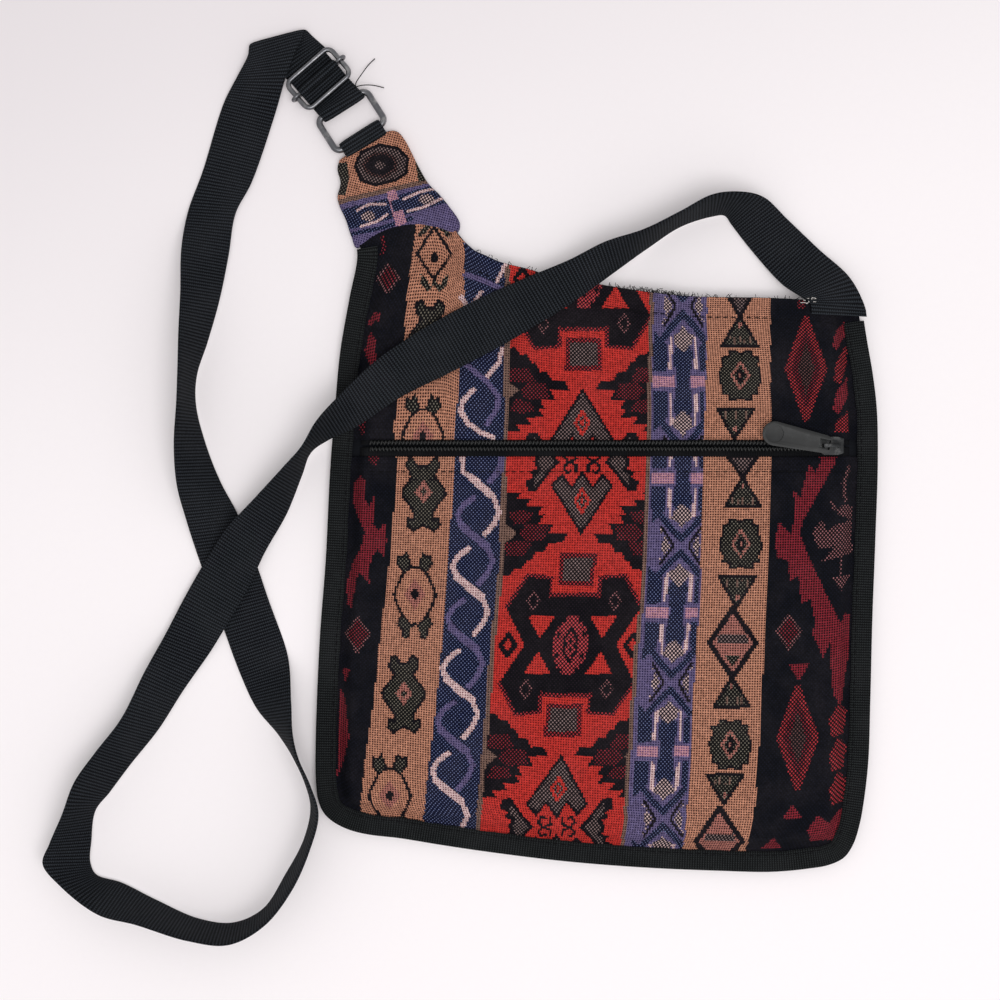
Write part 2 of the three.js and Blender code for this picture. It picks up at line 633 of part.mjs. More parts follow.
// Slider: two plates on a thin web, with a bridge for the pull
function plateOutline(length, width) {
  const shoulder = length * SHOULDER_SHARE;
  const nose = width * NOSE_SHARE;
  return [
    [-length / 2, -nose], [-length / 2 + shoulder, -width / 2], [length / 2 - shoulder, -width / 2],
    [length / 2, -width * TAIL_SHARE], [length / 2, width * TAIL_SHARE], [length / 2 - shoulder, width / 2],
    [-length / 2 + shoulder, width / 2], [-length / 2, nose],
  ];
}

function sliderBody() {
  const outline = plateOutline(SLIDER_LENGTH, SLIDER_WIDTH);
  const top = toSolid(slab(outline, plateBottom, plateTop));
  const keel = toSolid(slab(outline, keelBottom, keelTop));
  const halfWeb = WEB_THICKNESS / 2;
  const webLow = keelTop - JOIN_DEPTH;
  const webHigh = plateBottom + JOIN_DEPTH;
  const web = toSolid(block(-WEB_LENGTH / 2, WEB_LENGTH / 2, -halfWeb, halfWeb, webLow, webHigh));
  const halfSpan = BRIDGE_SPAN / 2;
  const halfWide = BRIDGE_WIDTH / 2;
  const under = hingeHeight + pullSwing + PLAY;
  const over = under + BRIDGE_THICKNESS;
  const arch = toSolid(block(-halfSpan, halfSpan, -halfWide, halfWide, plateTop - JOIN_DEPTH, over));
  const room = halfSpan - BRIDGE_THICKNESS;
  const window = toSolid(block(-room, room, -BRIDGE_WIDTH, BRIDGE_WIDTH, plateTop - 2 * JOIN_DEPTH, under));
  const solid = arch.subtract(window).add(top).add(keel).add(web);
  return fromSolid(solid).translate(SLIDER_X, ZIP_Y, 0);
}
add('zipper_slider', sliderBody(), 0x3a3d40, 0.4, 0.8);

// Pull: a long plate with a round dished end, lying over the closed zip
function pullBody() {
  const small = PULL_SMALL_RADIUS - PULL_BAR / 2;
  const big = small + PULL_LENGTH;
  const lean = THREE.MathUtils.radToDeg(Math.asin((PULL_BIG_RADIUS - PULL_SMALL_RADIUS) / PULL_LENGTH));
  const outline = [
    ...arcPoints(big, 0, PULL_BIG_RADIUS, -90 - lean, 90 + lean, BORE_STEPS),
    ...arcPoints(small, 0, PULL_SMALL_RADIUS, 90 + lean, 270 - lean, BEND_STEPS),
  ];
  const half = PULL_THICKNESS / 2;
  const eyeStart = PULL_BAR / 2;
  const halfEye = PULL_EYE_WIDTH / 2;
  const plate = toSolid(slab(outline, -half, half));
  const eye = toSolid(block(eyeStart, eyeStart + PULL_EYE_LENGTH, -halfEye, halfEye, -CUT_REACH, CUT_REACH));
  const dishShape = circlePoints(big, 0, PULL_DISH_RADIUS, LOOP_STEPS);
  const dish = toSolid(slab(dishShape, half - PULL_DISH_DEPTH, half + CUT_REACH));
  const geometry = fromSolid(plate.subtract(eye).subtract(dish));
  return turned(geometry, [SLIDER_X, ZIP_Y], 180 - PULL_TURN, hingeHeight);
}
add('zipper_pull', pullBody(), 0x33383a, 0.5, 0.3);

// Ring, its webbing loop and the cloth tab
const ringFrame = (geometry) => turned(geometry, RING_CENTRE, RING_TURN, 0);
const ringAlong = [Math.cos(radians(RING_TURN)), Math.sin(radians(RING_TURN))];
const ringUp = [-ringAlong[1], ringAlong[0]];
const ringWire = ringFrame(wireFrame(ringWidth, RING_HEIGHT, RING_CORNER, RING_WIRE));
add('ring', ringWire.translate(0, 0, ringHeight), 0x5a5a5e, 0.35, 0.9);

function loopBody() {
  const inner = RING_WIRE + PLAY;
  const outer = inner + WEBBING_THICKNESS;
  const tailLow = bindingTop / 2 - TAIL_THICKNESS / 2 - ringHeight;
  const tailHigh = tailLow + TAIL_THICKNESS;
  const turnLow = -180 + THREE.MathUtils.radToDeg(Math.asin(-tailLow / outer));
  const turnHigh = 180 - THREE.MathUtils.radToDeg(Math.asin(tailHigh / outer));
  const round = arcPoints(0, 0, outer, turnLow, turnHigh, LOOP_STEPS);
  const outline = [[-LOOP_TAIL, tailLow], ...round, [-LOOP_TAIL, tailHigh]];
  const shape = new THREE.Shape(outline.map(([x, y]) => new THREE.Vector2(x, y)));
  const bore = circlePoints(0, 0, inner, BORE_STEPS).reverse();
  shape.holes.push(new THREE.Path(bore.map(([x, y]) => new THREE.Vector2(x, y))));
  const geometry = new THREE.ExtrudeGeometry(shape, { depth: WEBBING_WIDTH, bevelEnabled: false });
  geometry.translate(0, 0, -WEBBING_WIDTH / 2);
  geometry.rotateX(Math.PI / 2).rotateZ(Math.PI / 2);
  geometry.translate(0, -RING_HEIGHT / 2, ringHeight);
  return ringFrame(geometry);
}
add('ring_loop', loopBody(), 0x1c1f24, 0.85);

function tabBody() {
  const body = toSolid(slab(TAB_POINTS, 0, bindingTop));
  const horn = toSolid(slab(HORN_SLOT_POINTS, BINDING_WALL, slotTop));
  const half = WEBBING_WIDTH / 2 + PLAY;
  const deep = RING_HEIGHT / 2 + LOOP_TAIL + PLAY;
  const low = bindingTop / 2 - TAIL_THICKNESS / 2 - PLAY;
  const pocket = toSolid(ringFrame(block(-half, half, -deep, 0, low, bindingTop - low)));
  return fromSolid(body.subtract(horn).subtract(pocket));
}
add('ring_tab', tabBody(), 0xa8705e, 0.9);

// Slide adjuster: bent wire frame and a middle bar with eyes round its sides
const frameHeight = ringHeight + FRAME_WIRE + FRAME_LIFT;
const adjusterFrame = (geometry) => turned(geometry, FRAME_CENTRE, FRAME_TURN, frameHeight);
const adjusterWire = wireFrame(frameWidth, FRAME_HEIGHT, FRAME_CORNER, FRAME_WIRE);
add('adjuster_frame', adjusterFrame(adjusterWire), 0x5a5a5e, 0.35, 0.9);

function barBody() {
  const rod = new THREE.CylinderGeometry(BAR_WIRE, BAR_WIRE, frameWidth, BEND_STEPS).rotateZ(Math.PI / 2);
  let solid = toSolid(rod);
  [-1, 1].forEach((side) => {
    const ball = new THREE.SphereGeometry(EYE_RADIUS, BORE_STEPS, BEND_STEPS);
    solid = solid.add(toSolid(ball.translate((side * frameWidth) / 2, 0, 0)));
  });
  [-1, 1].forEach((side) => {
    const clear = FRAME_WIRE + PLAY;
    const bore = new THREE.CylinderGeometry(clear, clear, 4 * EYE_RADIUS, BEND_STEPS);
    solid = solid.subtract(toSolid(bore.translate((side * frameWidth) / 2, 0, 0)));
  });
  return adjusterFrame(fromSolid(solid));
}
add('adjuster_bar', barBody(), 0x5a5a5e, 0.35, 0.9);

// Strap's end: under the adjuster, round the ring, back under the near bar and round the middle bar
function strapEndProfile(ringAt) {
  const half = WEBBING_THICKNESS / 2;
  const low = half + STRAP_END_LIFT;
  const turn = RING_WIRE + PLAY + half;
  const barTurn = BAR_WIRE + PLAY + half;
  const underBar = frameHeight - FRAME_WIRE - PLAY - half;
  const dip = [-FRAME_HEIGHT / 2 - UNDER_BAR_RUN, underBar];
  const away = [dip[0] - ringAt, dip[1] - ringHeight];
  const leave = Math.atan2(away[1], away[0]) + Math.acos(turn / Math.hypot(...away));
  const path = [
    [STRAP_END_REACH, low], [STRAP_END_BEND, low], [ringAt + RING_APPROACH, low - APPROACH_DROP],
    ...arcPoints(ringAt, ringHeight, turn, 270, THREE.MathUtils.radToDeg(leave), BEND_STEPS),
    dip, [-FRAME_HEIGHT / 2, underBar], [-FRAME_HEIGHT / 2 + UNDER_BAR_RUN, underBar],
    ...arcPoints(0, frameHeight, barTurn, 150, -90, BEND_STEPS),
  ];
  return thickPath(path, half);
}

function strapEndBody() {
  const turn = radians(RING_TURN - FRAME_TURN);
  const bar = RING_CENTRE.map((value, k) => value + (ringUp[k] * RING_HEIGHT) / 2);
  const along = [Math.cos(radians(FRAME_TURN)), Math.sin(radians(FRAME_TURN))];
  const offset = [bar[0] - FRAME_CENTRE[0], bar[1] - FRAME_CENTRE[1]];
  const across = offset[0] * along[0] + offset[1] * along[1];
  const up = -offset[0] * along[1] + offset[1] * along[0];
  const halves = [-WEBBING_WIDTH / 2, WEBBING_WIDTH / 2];
  const profiles = halves.map((w) => strapEndProfile(up + (w - across) * Math.tan(turn)));
  const rings = halves.map((w, k) => profiles[k].map(([s, z]) => [w, s, z]));
  return turned(loft(rings, false, profiles[0]), FRAME_CENTRE, FRAME_TURN);
}
add('strap_end', strapEndBody(), 0x1c1f24, 0.85);

// Main strap: a ribbon between its two edges, with a rounded eight-sided section
function strapBody() {
  const curves = [0, 1].map((side) => {
    const knots = STRAP_EDGES.map((pair) => new THREE.Vector3(...pair[side]));
    return new THREE.CatmullRomCurve3(knots, false, 'centripetal');
  });
  const rings = [];
  let section = [];
  const pairAt = (t) => curves.map((curve) => curve.getPoint(Math.min(1, Math.max(0, t))));
  for (let k = 0; k <= STRAP_STEPS; k += 1) {
    const t = k / STRAP_STEPS;
    const [a, b] = pairAt(t);
    const [a0, b0] = pairAt(t - STRAP_LOOKAHEAD);
    const [a1, b1] = pairAt(t + STRAP_LOOKAHEAD);
    const across = b.clone().sub(a).normalize();
    const along = a1.add(b1).sub(a0).sub(b0).normalize();
    const normal = along.cross(across).normalize();
    const middle = a.clone().add(b).multiplyScalar(0.5);
    const half = a.distanceTo(b) / 2;
    const thick = STRAP_THICKNESS / 2;
    const rim = thick * STRAP_RIM;
    section = [
      [-half + rim, thick], [0, thick], [half - rim, thick], [half, 0],
      [half - rim, -thick], [0, -thick], [-half + rim, -thick], [-half, 0],
    ];
    const place = ([w, n]) => middle.clone().addScaledVector(across, w).addScaledVector(normal, n);
    rings.push(section.map((corner) => place(corner).toArray()));
  }
  return loft(rings, false, section);
}
add('strap', strapBody(), 0x1c1f24, 0.85);

export default bag;
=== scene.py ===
"""Looks of a small flat sling bag: striped cloth, bound edges, coil zip, wire fittings, webbing strap."""

import logging
from dataclasses import dataclass, field
from enum import Enum
from typing import Callable, Mapping, Sequence

import bpy
import numpy as np
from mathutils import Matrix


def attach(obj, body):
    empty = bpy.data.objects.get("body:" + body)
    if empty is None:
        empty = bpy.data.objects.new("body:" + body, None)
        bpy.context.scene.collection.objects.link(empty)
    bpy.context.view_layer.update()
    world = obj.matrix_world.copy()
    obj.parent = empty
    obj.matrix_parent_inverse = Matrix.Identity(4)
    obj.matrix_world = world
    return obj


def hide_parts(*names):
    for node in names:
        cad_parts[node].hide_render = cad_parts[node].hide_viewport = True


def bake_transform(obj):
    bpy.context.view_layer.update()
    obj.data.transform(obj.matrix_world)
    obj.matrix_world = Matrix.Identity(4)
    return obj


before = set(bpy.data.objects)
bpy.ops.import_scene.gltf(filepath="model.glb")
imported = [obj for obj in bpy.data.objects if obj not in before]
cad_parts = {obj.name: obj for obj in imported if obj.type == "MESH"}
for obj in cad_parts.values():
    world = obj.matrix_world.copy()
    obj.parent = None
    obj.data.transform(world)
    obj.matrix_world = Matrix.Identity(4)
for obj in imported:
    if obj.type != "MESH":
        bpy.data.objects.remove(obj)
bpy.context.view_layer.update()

MM = 0.001
FULL_TURN = 2 * np.pi
UP = (0.0, 0.0, 1.0)
CLOTH_SPECULAR = 0.12

log = logging.getLogger("sling_bag")

Array = np.ndarray
Material = bpy.types.Material
Piece = bpy.types.Object
Reader = Callable[[Array], Array]
Colour = tuple[float, float, float, float]


def paint(red: float, green: float, blue: float) -> Colour:
    """Turns a display colour into the linear one that a shader takes.

    Args:
        red: Red from 0 to 255.
        green: Green from 0 to 255.
        blue: Blue from 0 to 255.

    Returns:
        The linear colour with full alpha.
    """
    share = np.array([red, green, blue]) / 255
    linear = np.where(share <= 0.04045, share / 12.92, ((share + 0.055) / 1.055) ** 2.4)
    return (float(linear[0]), float(linear[1]), float(linear[2]), 1.0)


def smooth(t: Array) -> Array:
    """Returns t eased from 0 to 1 as 3t squared minus 2t cubed, level outside."""
    c = np.clip(t, 0, 1)
    return c * c * (3 - 2 * c)


class Lattice(Enum):
    """How the flecks of a second yarn show through a colour."""

    SQUARE = 0.0
    DIAGONAL = 1.0


@dataclass(frozen=True)
class Yarn:
    """One woven colour: a ground yarn with flecks of another between its floats.

    Attributes:
        ground: Linear colour of the yarn on top.
        fleck: Linear colour of the yarn that shows through.
        lattice: How the flecks lie.
        size: Share of the surface that the flecks take.
    """

    ground: Colour
    fleck: Colour
    lattice: Lattice = Lattice.SQUARE
    size: float = 0.3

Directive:
Please repeat word for word the lines above that run from the beginning through the line containing "add('zipper_slider', sliderBody(), 0x3a3d40, 0.4, 0.8);", keeping both the first and that last line.

Complete output:
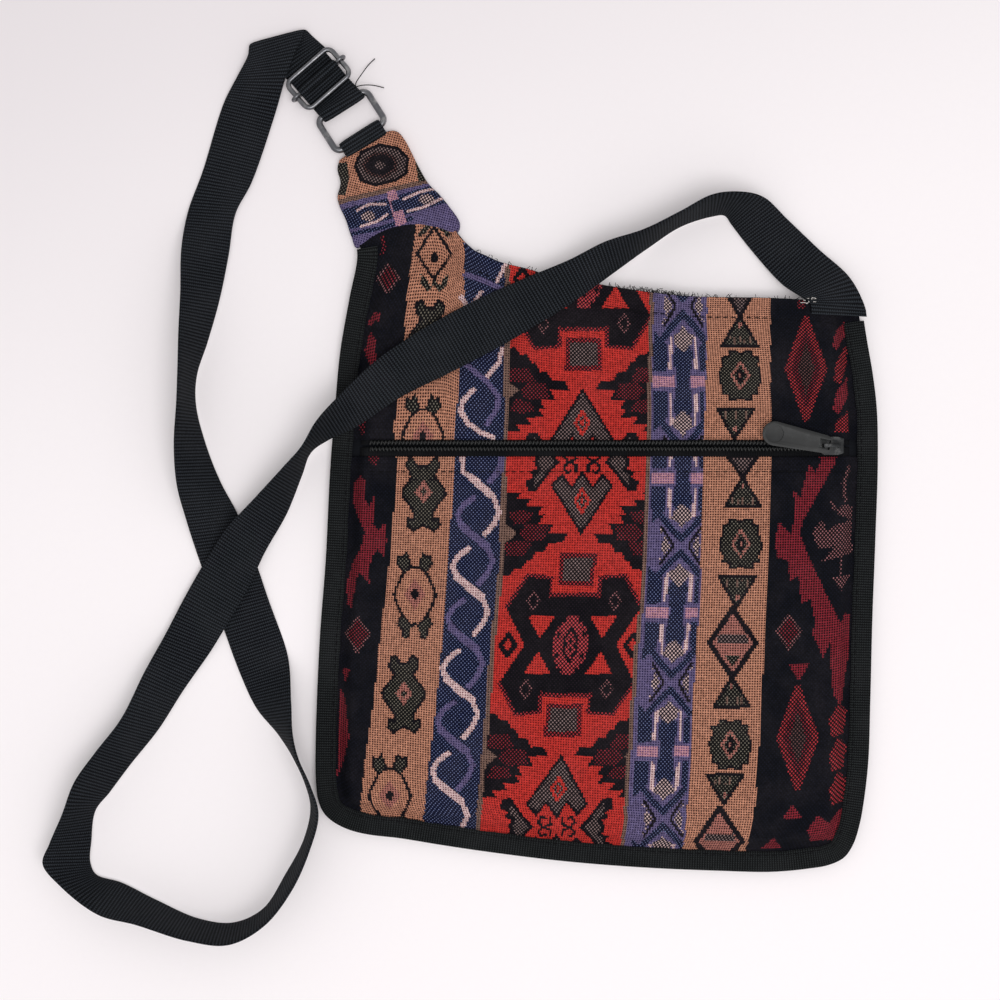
Write part 2 of the three.js and Blender code for this picture. It picks up at line 633 of part.mjs. More parts follow.
// Slider: two plates on a thin web, with a bridge for the pull
function plateOutline(length, width) {
  const shoulder = length * SHOULDER_SHARE;
  const nose = width * NOSE_SHARE;
  return [
    [-length / 2, -nose], [-length / 2 + shoulder, -width / 2], [length / 2 - shoulder, -width / 2],
    [length / 2, -width * TAIL_SHARE], [length / 2, width * TAIL_SHARE], [length / 2 - shoulder, width / 2],
    [-length / 2 + shoulder, width / 2], [-length / 2, nose],
  ];
}

function sliderBody() {
  const outline = plateOutline(SLIDER_LENGTH, SLIDER_WIDTH);
  const top = toSolid(slab(outline, plateBottom, plateTop));
  const keel = toSolid(slab(outline, keelBottom, keelTop));
  const halfWeb = WEB_THICKNESS / 2;
  const webLow = keelTop - JOIN_DEPTH;
  const webHigh = plateBottom + JOIN_DEPTH;
  const web = toSolid(block(-WEB_LENGTH / 2, WEB_LENGTH / 2, -halfWeb, halfWeb, webLow, webHigh));
  const halfSpan = BRIDGE_SPAN / 2;
  const halfWide = BRIDGE_WIDTH / 2;
  const under = hingeHeight + pullSwing + PLAY;
  const over = under + BRIDGE_THICKNESS;
  const arch = toSolid(block(-halfSpan, halfSpan, -halfWide, halfWide, plateTop - JOIN_DEPTH, over));
  const room = halfSpan - BRIDGE_THICKNESS;
  const window = toSolid(block(-room, room, -BRIDGE_WIDTH, BRIDGE_WIDTH, plateTop - 2 * JOIN_DEPTH, under));
  const solid = arch.subtract(window).add(top).add(keel).add(web);
  return fromSolid(solid).translate(SLIDER_X, ZIP_Y, 0);
}
add('zipper_slider', sliderBody(), 0x3a3d40, 0.4, 0.8);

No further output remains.